Apple generally has been quieter in public about the most recent legislation, compared with its lobbying in 2015 against “religious freedom” laws that would have allowed businesses to turn away LGBTQ customers and potential hires, according to two people familiar with its strategy who were granted anonymity to discuss private conversations. That earlier fight included a Washington Post op-ed by Cook.
That’s in part a strategic decision — some activists believe it is more effective for companies in the current environment to work privately with lawmakers rather than deploying public pressure.
Shortall, with Texas Competes, said she has seen more than 800 bills aimed at LGBTQ people emerge in state legislatures since she began her work in 2015, but most of them did not get a hearing or advance out of committee. “One big reason is because companies weigh in quietly behind the scenes,” she said. “That’s often the most effective way, and certainly the least traumatic way for LGBTQ+ people who are very traumatized by this huge flood of bills.”
Chávez, the Arizona state legislator, argued that it’s still important for corporations like Apple to use their economic leverage and public platforms to fight for the LGBTQ community.

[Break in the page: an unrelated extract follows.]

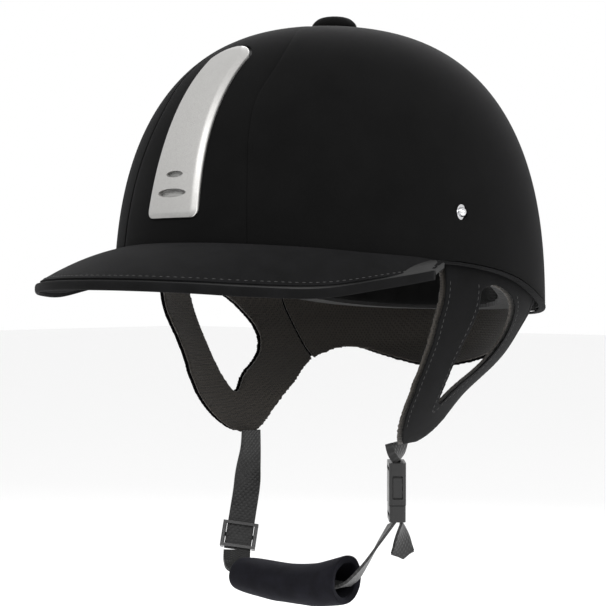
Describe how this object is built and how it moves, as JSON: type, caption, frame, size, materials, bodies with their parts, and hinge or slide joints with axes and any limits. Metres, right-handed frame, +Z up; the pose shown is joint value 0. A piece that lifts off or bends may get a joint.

Corporate boycotts against North Carolina in 2017 cost the state $3.76 billion, prompting the state to repeal a law that had what bathrooms transgender people could use.
“I can almost guarantee you that if we gathered 1,000 people in one room, the majority of those individuals have iPhones in their pockets,” Chávez said. “Especially within the LGBTQ+ community, [corporations] need to face the fact that they need us. And that if they want us to continue to purchase their products and services, they also have to be there for those individuals who are there for them.”